Well, it seems that the misconception regarding the spelling/pronunciation is due to some confusion regarding dimension-related words:
And....
I have some links that would suggest that this is the reason for the misuse.
On his World Wide Words website, etymologist Michael Quinion describes the phenomenon and its origins here:
http://www.worldwidewords.org/qa/qa-hei1.htm
He sums up its current status thus:
Because of its odd history, we can hardly argue that highth is truly an error, more an archaism. Though nearly everyone now spells it height, it’s not that uncommon to hear it said as /haɪtθ/ [1] among educated people in North America, and some authorities there consider it to be a permissible variant.
[1] Pronunciation help is provided here:
A couple of points: why do you assume it to be a mispronunciation? It used to be common in my youth in New Zealand, where we speak British English. It started to fall out of use around the end of World War Two, when American English became popular, due mainly to Hollywood influences. It goes back at least as far as 1588.

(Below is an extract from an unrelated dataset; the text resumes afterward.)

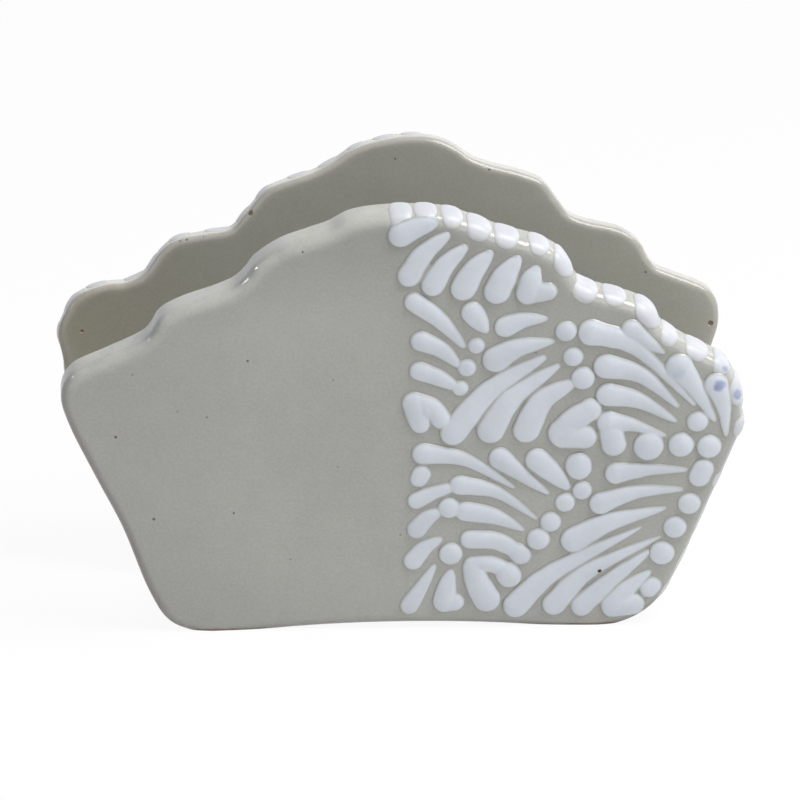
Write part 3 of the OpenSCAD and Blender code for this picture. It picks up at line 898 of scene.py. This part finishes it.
def dot(bm, row):
    """Presses a ball down to a dot."""
    half = row[2] * DOT_WIDTH / 2 + SWELL
    for vert in new_ball(bm, DOT_AROUND, DOT_UP):
        up = vert.co.z
        vert.co = on_face(row) + Vector((vert.co.x, vert.co.y, 0)) * half
        vert.co.z = dome(up, rise_of(half))


print(f"a dot stands {rise_of(DOT_WIDTH / 2):.1f} mm over the glaze")

# %% [markdown]
# ## Where the potter trailed each stroke
#
# The strokes fan out in feathers, and a heart is two petals that meet. A loop could make
# a pattern that repeats, but these were drawn freely, so each has a row. A petal row
# holds the points of its spine from head to tail, the width of the head as a share of the
# widest petal, the width of the tail as a share of its own head, and a taper where it
# thins sooner or later than the others. A dot row holds a place and a size. The rear
# strokes near the crest and the corner are drawn in to suit the rear outline.

# %% Petals along the crests
front_crest_petal_shares = [
    ([(0.019, 0.861), (0.061, 0.913), (0.124, 0.953)], 0.78, 0.42, 2.2),
    ([(0.088, 0.838), (0.122, 0.883), (0.176, 0.923)], 0.8, 0.42, 2.2),
    ([(0.177, 0.829), (0.207, 0.871), (0.25, 0.908)], 0.88, 0.4, 2.2),
    ([(0.276, 0.821), (0.301, 0.86), (0.332, 0.893)], 0.92, 0.4, 2.2),
    ([(-0.006, 0.958), (0.035, 0.974), (0.085, 0.985)], 0.86, 0.5, 2.0),
    ([(0.367, 0.816), (0.375, 0.846), (0.387, 0.868)], 0.86, 0.45, 2.0),
    ([(0.424, 0.818), (0.38, 0.813)], 0.64, 1.1),
]
front_crest_dot_shares = [(0.394, 0.823, 0.6)]
rear_crest_petal_shares = [
    ([(0.012, 0.852), (0.046, 0.894), (0.106, 0.917)], 0.73, 0.4),
    ([(0.083, 0.834), (0.113, 0.87), (0.162, 0.887)], 0.73, 0.4),
    ([(0.172, 0.824), (0.196, 0.853), (0.234, 0.866)], 0.8, 0.35),
    ([(0.268, 0.813), (0.287, 0.835), (0.315, 0.848)], 0.82, 0.3),
    ([(-0.014, 0.938), (0.018, 0.94), (0.05, 0.94)], 0.6, 0.4),
    ([(0.352, 0.803), (0.36, 0.813), (0.37, 0.822)], 0.7, 0.5),
]
print("crest petals:", len(front_crest_petal_shares), "and", len(rear_crest_petal_shares))

# %% The left and the centre feather
left_feather_shares = [
    ([(0.035, 0.797), (0.11, 0.752), (0.178, 0.69)], 0.72, 0.3),
    ([(0.055, 0.703), (0.115, 0.681), (0.162, 0.645)], 0.72, 0.35),
    ([(0.05, 0.631), (0.105, 0.614), (0.15, 0.595)], 0.68, 0.55),
    ([(0.205, 0.77), (0.225, 0.748), (0.242, 0.728)], 0.8, 0.35),
    ([(0.302, 0.735), (0.355, 0.75), (0.42, 0.752)], 0.76, 0.2),
]
left_dot_shares = [
    (0.217, 0.69, 0.57), (0.19, 0.637, 0.62), (0.171, 0.588, 0.56),
]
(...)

Agree that its not a modern phenomenon - I remember heighth from Anthony Burgess' A Clockwork Orange. In the first chapter, Alex says:
There were three devotchkas sitting at the counter all together, but there were four of us malchicks and it was usually like one for all and all for one. These sharps were dressed in the heighth of fashion too, with purple and green and orange wigs on their gullivers, each one not costing less than three or four weeks of those sharps' wages, I should reckon, and make-up to match ...
Burgess 'created' Nadsat for the novel, using Russian and Polari (c.f. this article from The Guardian), I wonder if his usage stems from either of those.
I feel it is a "dialectical variant" and there are sufficient proofs that it is simply a popular mispronunciation the educated population have grown too tired of correcting. Just because a mispronunciation has become commonly used doesn't make it a legitimate word.
"Heighth" is a chiefly dialectal variant of "height".